Among these are electronic library catalogues, like the University of California's MELVYL, which contains, along with much else, a sizable corpus of historic electronic text in the form of titles. These may serve as quotations themselves, or point us toward textual quotations. For example, the title of a MELVYL dissertation provided us with the first quote for computational ``parallelism''; another dissertation title led us to the stacks of the Harvard library for the first example of ``reflexivity''; a number of titles found in MELVYL led us to sources containing antedatings of the attributive use of ``broadleaf''. To speed up the library research process, we've begun using email whenever possible.

The revision has also been aided greatly by the acquisition of the Michigan Early Modern English Materials in electronic form. These amount to over 50,000 electronic citations: old OED slips and slips collected by Fries which were keyed in as far back as the 1960s thanks to the foresight of Richard Bailey. They are now in use at Oxford, held as a special corpus and searchable in the same way as the incomings corpus. It is hoped that in the near future we will be able to make similar use of electronic resources from the Old English Dictionary and other historical projects, which should prove in unexpected ways the wisdom of Craigie's long ago having cast his bread upon the waters.

On another front altogether, we have forged an alliance with Lou Burnard of the Oxford Text Archive and have begun amassing a full-text historical corpus in TEI-conformant SGML. In only the first year, the historical corpus has grown to over 12 million words ranging in time from the early English alliterative poems through the early twentieth century. These are held together for searching as a special corpus in Oxford, but available as individual texts to scholars in general through the OTA. The historical corpus has a number of uses. It has already provided some remarkable antedatings, particularly of now recognizable new senses of core words such as ``neglect'' and ``dearly''. It is also a resource for revising the balance of OED citations -- in favor, say, of greater American representation or greater representation of women authors. It has also served as a means of checking quotations already in the OED. Folio and quarto texts of Hamlet, for instance, enable us to tell automatically which text has been the source of an OED quotation and to address the dating of these quotations with greater specificity.

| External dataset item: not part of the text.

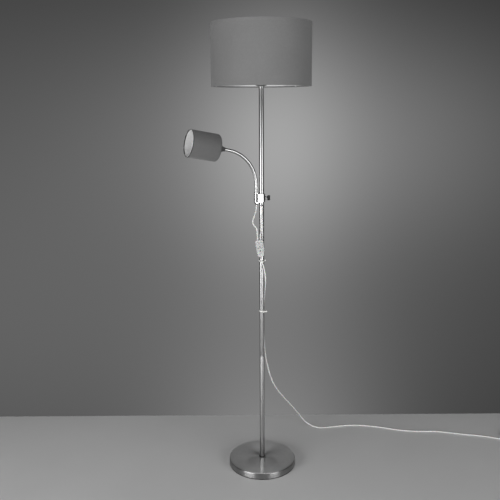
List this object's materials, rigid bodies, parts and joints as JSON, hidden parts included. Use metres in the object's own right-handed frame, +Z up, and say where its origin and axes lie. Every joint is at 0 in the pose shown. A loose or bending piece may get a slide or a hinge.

Beyond accumulating electronic resources, however, dictionaries need to consider how these resources can be used. String searching is the most obvious technique. It can take the place of tedious combing of paper files and concordances, and indeed with greater efficiency. But unless it is made part of an interactive editing system, the paper process is essentially unchanged. We need to find equivalencies, not merely for the tedious parts of paper lexicography, but for those accomplished comfortably with paper. Paper word slips had the great benefit of homogenizing texts of all sorts into a form easily manageable by an editor: quotations could be included or deleted simply by shifting from one paper clip to another; they could be sent out for research simply by popping them in an envelop; the bundles packed into a long wooden box contained full text and instructions for a printer to make up a page. Anyone who has experienced the mess of texts available in machine-readable forms (and I use the plural advisedly and sadly) can appreciate the importance we place on homogenizing these texts and the value of the TEI's scheme of encoding. An editor must be able to incorporate text automatically, and thus be able to manipulate text at will. This implies an easy interaction with the operating system and an internet as opposed to a ``closed'' CD-ROM environment for anything but supplemental uses. The dictionary office of the future may involve editors working at many different sites accessing their materials through remote connections and communicating through email. UNIX has the greatest potential for providing such a flexible environment.

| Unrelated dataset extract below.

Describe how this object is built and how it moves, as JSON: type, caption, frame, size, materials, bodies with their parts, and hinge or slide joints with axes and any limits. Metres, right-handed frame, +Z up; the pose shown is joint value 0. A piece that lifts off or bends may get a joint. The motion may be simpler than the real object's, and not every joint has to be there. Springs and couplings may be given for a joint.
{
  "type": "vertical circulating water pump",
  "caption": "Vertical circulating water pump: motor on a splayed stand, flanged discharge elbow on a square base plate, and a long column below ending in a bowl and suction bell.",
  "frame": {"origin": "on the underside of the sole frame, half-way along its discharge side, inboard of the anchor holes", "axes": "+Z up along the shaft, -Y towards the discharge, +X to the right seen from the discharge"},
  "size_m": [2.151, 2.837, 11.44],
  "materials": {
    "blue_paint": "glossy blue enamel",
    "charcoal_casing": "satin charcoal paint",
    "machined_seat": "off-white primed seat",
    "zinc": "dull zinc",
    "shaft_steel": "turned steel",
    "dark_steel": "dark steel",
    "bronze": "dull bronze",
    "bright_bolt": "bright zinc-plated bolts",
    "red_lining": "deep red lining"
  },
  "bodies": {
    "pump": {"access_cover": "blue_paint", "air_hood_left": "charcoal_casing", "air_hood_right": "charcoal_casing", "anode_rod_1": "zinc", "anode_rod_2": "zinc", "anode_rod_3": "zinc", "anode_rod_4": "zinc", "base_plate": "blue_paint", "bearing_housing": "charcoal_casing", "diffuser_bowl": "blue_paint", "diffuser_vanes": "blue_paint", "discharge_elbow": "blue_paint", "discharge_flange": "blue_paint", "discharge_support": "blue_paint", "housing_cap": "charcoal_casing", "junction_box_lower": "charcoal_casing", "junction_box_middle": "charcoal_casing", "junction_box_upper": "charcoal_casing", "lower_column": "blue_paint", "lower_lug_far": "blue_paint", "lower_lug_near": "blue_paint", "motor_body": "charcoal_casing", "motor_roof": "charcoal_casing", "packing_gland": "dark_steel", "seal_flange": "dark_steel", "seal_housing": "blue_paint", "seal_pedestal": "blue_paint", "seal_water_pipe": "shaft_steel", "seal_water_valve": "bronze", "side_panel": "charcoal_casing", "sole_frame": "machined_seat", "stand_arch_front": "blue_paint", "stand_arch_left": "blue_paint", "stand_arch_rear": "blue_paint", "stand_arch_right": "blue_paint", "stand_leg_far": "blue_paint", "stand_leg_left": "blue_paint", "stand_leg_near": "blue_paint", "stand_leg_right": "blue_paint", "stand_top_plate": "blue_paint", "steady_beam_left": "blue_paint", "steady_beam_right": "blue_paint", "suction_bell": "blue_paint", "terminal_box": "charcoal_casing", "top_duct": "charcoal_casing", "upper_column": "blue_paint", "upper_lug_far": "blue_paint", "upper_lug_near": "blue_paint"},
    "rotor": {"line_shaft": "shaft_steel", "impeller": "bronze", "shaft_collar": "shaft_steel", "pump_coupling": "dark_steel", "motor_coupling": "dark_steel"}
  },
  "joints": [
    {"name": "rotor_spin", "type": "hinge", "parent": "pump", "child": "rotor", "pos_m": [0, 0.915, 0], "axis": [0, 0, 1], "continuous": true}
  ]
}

A big advance would be the development of electronic ``sorting'' in the lexicographical sense -- that is, a means of filtering huge full-text corpora to flag potentially interesting items without human intervention at an early stage. A word-frequency cut-off, like that used in COBUILD, would not do for the OED. The OED user is not presumed to be a ``learner'' interested primarily in serviceable contemporary vocabulary: ``unhandselled'' or ``vastate'' have their places in our word-list along with ``supermarket'', and obsolete senses of interest, say, especially to Shakespearean scholars cannot be neglected. One might easily generate a list of strings that do not appear in the text of the present OED, but such a filter, call it a spell-checking type, could not account for minor senses of polysemous words, nor could it address sufficiently the thorny issue (pun useful here) of variant spellings. A recent hypertext experiment with the Folio Shakespeare at Bellcore was frustrated when it tried to include an OED ``button'' fetching OED entries for a given word by headword -- the practical solution being to change to a modernized text. One promising but as yet vaporwarish approach involved using bigram or trigram word frequencies to generate a ``real-word error'' spell list. One problem is that most computational studies limit themselves to modern texts and are skewed toward linguistic rather than lexicographical uses. Broad-based theory is certainly helpful at the overall planning stages of a project like the OED, but the lexicographer is still confronted daily by the slow march of his ``range'', by the tyrannies of the alphabet and the budget, and the emphasis must be on what is intrinsically useful. To borrow a Rilkean formulation, practicality is everything.

Early English databases can be useful in a number of ways. Any full-texts or electronic dictionary materials, such as MEMEM, can be incorporated directly into the working environment by means of specialized search engines like Open Text's Pat and the basic UNIX utilities. Electronic glossaries and word lists present a special opportunity and a problem. It is our policy to avoid including words for which there is no contextual evidence other than inclusion in a glossary. There are quite a few words in OED and other dictionaries on the strength only of a single use by Shakespeare -- indeed, an interesting paper could be written on the topic of the influence of dictionaryless Shakespeare on later dictionaries. A special case could no doubt be made for Shakespeare, but there are many other authors in this category as well. The OED entry for ``adyt'', a variant of ``adytum'', is based on a single quote from Greene and until recently when a use turned up in a book on Chesapeake Bay we had no other examples. Not long ago, the OED staff was flooded with requests from the 8th COD, which was re-examining some of the variant lemmas included in the original COD by Fowler. A number of these were not in OED and had been carried over from edition to edition without supporting textual evidence. To get a sense of the potential size of the problem, one need only consider the prospect of researching and drafting the exotic, one-off vocabulary of Finnegan's Wake on the strength of Joyce's mention alone. On the other hand, electronic glossaries and word lists, while not sufficient in themselves to justify a word's inclusion in OED, might act as filters for searching full text sources. Thus, they could provide a kind of immediately practicable electronic ``sorting'', adding an exciting new feature to the revision process. There are still problems here, but they are not at all insurmountable.

In conclusion, I would like to stress that dictionaries will not soon if ever be generated automatically -- the human element cannot be dismissed. The goal should be to supplement or find equivalents for the old methods and to toss out only those elements of the process, such as snailmail communications or handwritten copy, that are clearly unsuitable in the modern age. What is needed is not so much fancy new hardware, or GUIs, or crazy hypertext links that depend on a particular platform, but flexible software, freedom of access to standardized, transportable texts, and freedom of manipulation.